Right now, there are several indexes to choose from that are pre-ordained. However, word has it there is a research project in the works at the University of Nebraska-Lincoln in Collaboration with Kansas State University, the U.S. Meat Animal Research Center and Thera Solutions, LLC to create a tool that would allow producers to develop their own index based on their herds specific needs.
Don’t forget to look at the EPD percentile rank, which is an easy way to see where a particular sire rank s in relation to the rest of his breed for specific traits. The closer to 1% the more positive for said trait. Be familiar with the breed associations you work with and what the benchmarks are.
Breed According to Need
Once you know what you’re looking for in terms of a sire, the next step is getting him the right cows to service. Remember, your dream bull may simply not work for all your animals. Breeding by group, or in some cases by the individual, is ideal.

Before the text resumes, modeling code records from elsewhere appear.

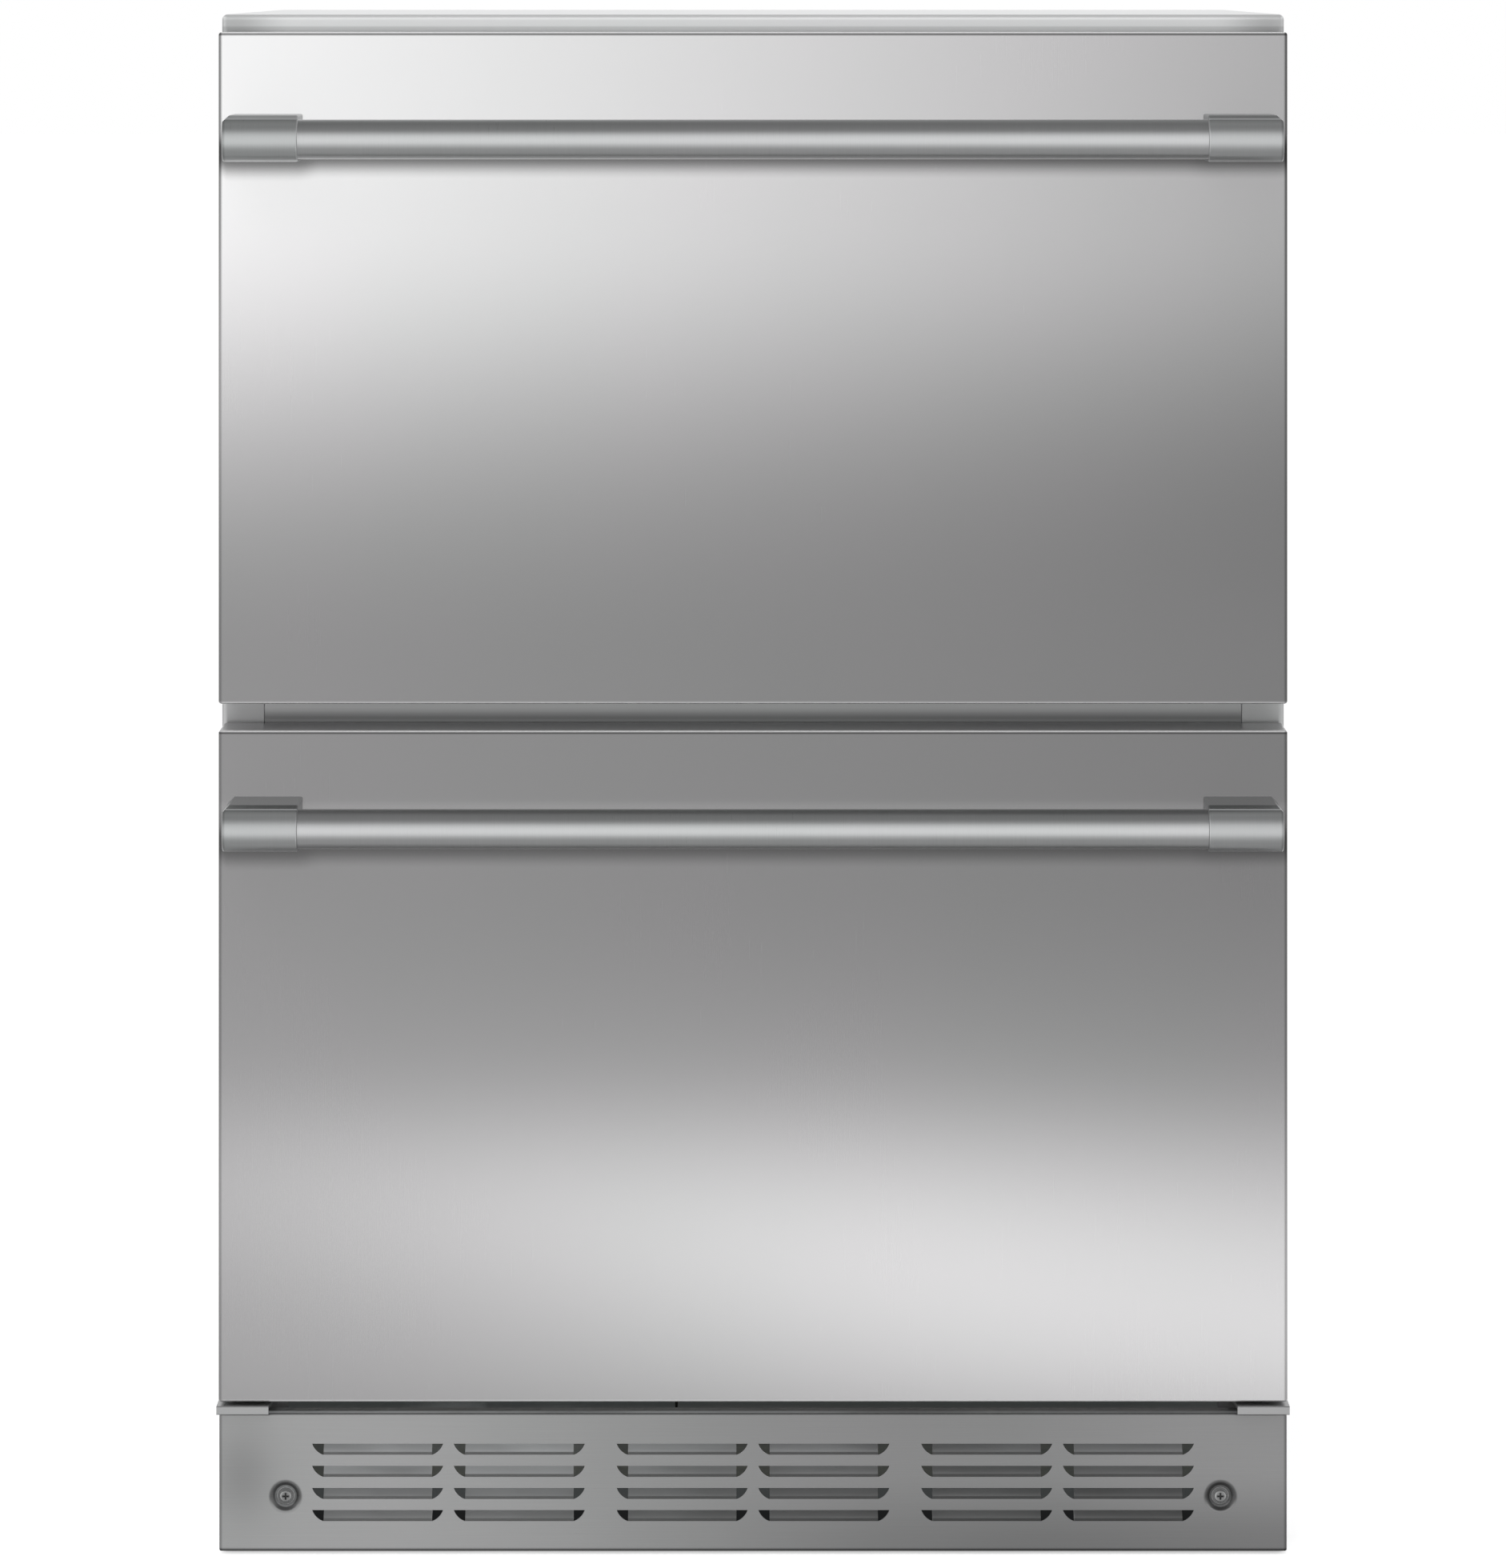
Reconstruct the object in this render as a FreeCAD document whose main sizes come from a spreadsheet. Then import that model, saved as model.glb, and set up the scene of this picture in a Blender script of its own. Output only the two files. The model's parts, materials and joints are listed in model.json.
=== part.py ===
import FreeCAD, Part
import Sketcher
import math
import os

# Two-drawer undercounter refrigerator, as an assembly of separate pieces.
# Millimetres. +Z is up, -Y is the front, +X is to the right of someone facing the drawers.
# The origin lies on the floor, midway across the width and midway between the front of the
# handles and the beads on the rear panel.

V = FreeCAD.Vector
R = FreeCAD.Rotation
doc = FreeCAD.newDocument("undercounter_refrigerator")
sheet = doc.addObject("Spreadsheet::Sheet", "Dims")

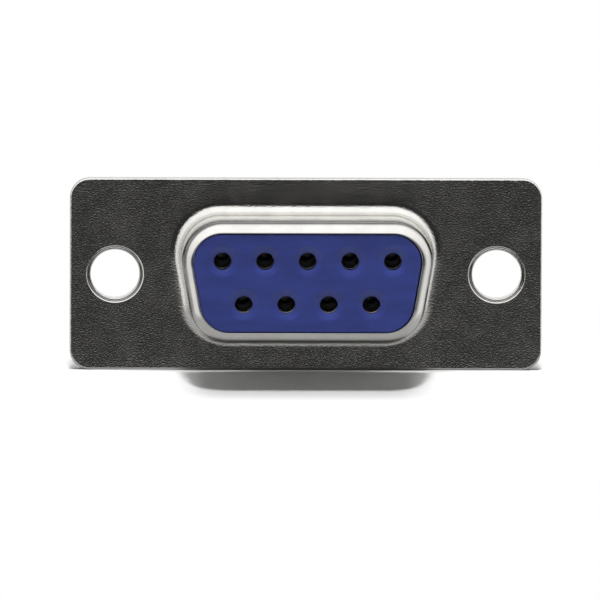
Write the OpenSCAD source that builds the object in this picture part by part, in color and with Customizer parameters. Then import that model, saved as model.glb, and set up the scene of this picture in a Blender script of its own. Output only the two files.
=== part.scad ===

Dr. Darrh Bullock of the University of Kentucky and Dr. Megan Rolf of Oklahoma State University put herd sires into six broad categories in an extension fact sheet.
These include “heifer acceptable” bulls with high calving ease. Of course they will not be exceptional for weaning weight, but they will increase the likelihood of young and at-risk dams having a safe calving.
The “terminal” sires refer to groups where the focus is on offspring created as strictly feeders and without retaining heifers. These have an emphasis on birth and weaning weights along with dollar indexes.
The “balanced trait” bulls are those who produce well-rounded calves with both growth and maternal characteristics.
For operations with a focus on reliable cows with strong maternal instincts, they may want to look at “low maintenance” sires who produce smaller daughters that are capable of growth and milk. These animals are usually smaller framed and may have to live in environments with limited labor and resources.
Thes “high productivity” sires are those designed to increase calf productivity, typically in the top third of the breed for traits including growth and maternal characteristics. Feeder calves born from these sires and grow and maintain well and daughters have enough maternal strengthen to join the herd.
Finally, there are bulls who fit into the “carcass merit” category and are ideal for producers planning on trained ownership. These are the power bulls for all traits of economic and grading performance. This is similar to the terminal sire, but instead puts more focus on the traits at the packing house as opposed to ones tied to feeding and or average daily gain.
Small scale producers who fill their own niches can find themselves in especially challenging positions. Selecting for a well-balanced herd sire is perhaps among the most challenging, because statistically and factually there are negative correlations and trade-offs between things like carcass quality and performance traits or calving ease and weaning weight.
Artificial insemination is a powerful tool in this area and can allow you to use multiple sires for many groups. Likewise, separating your herd according to different bulls for live cover is also an option as well.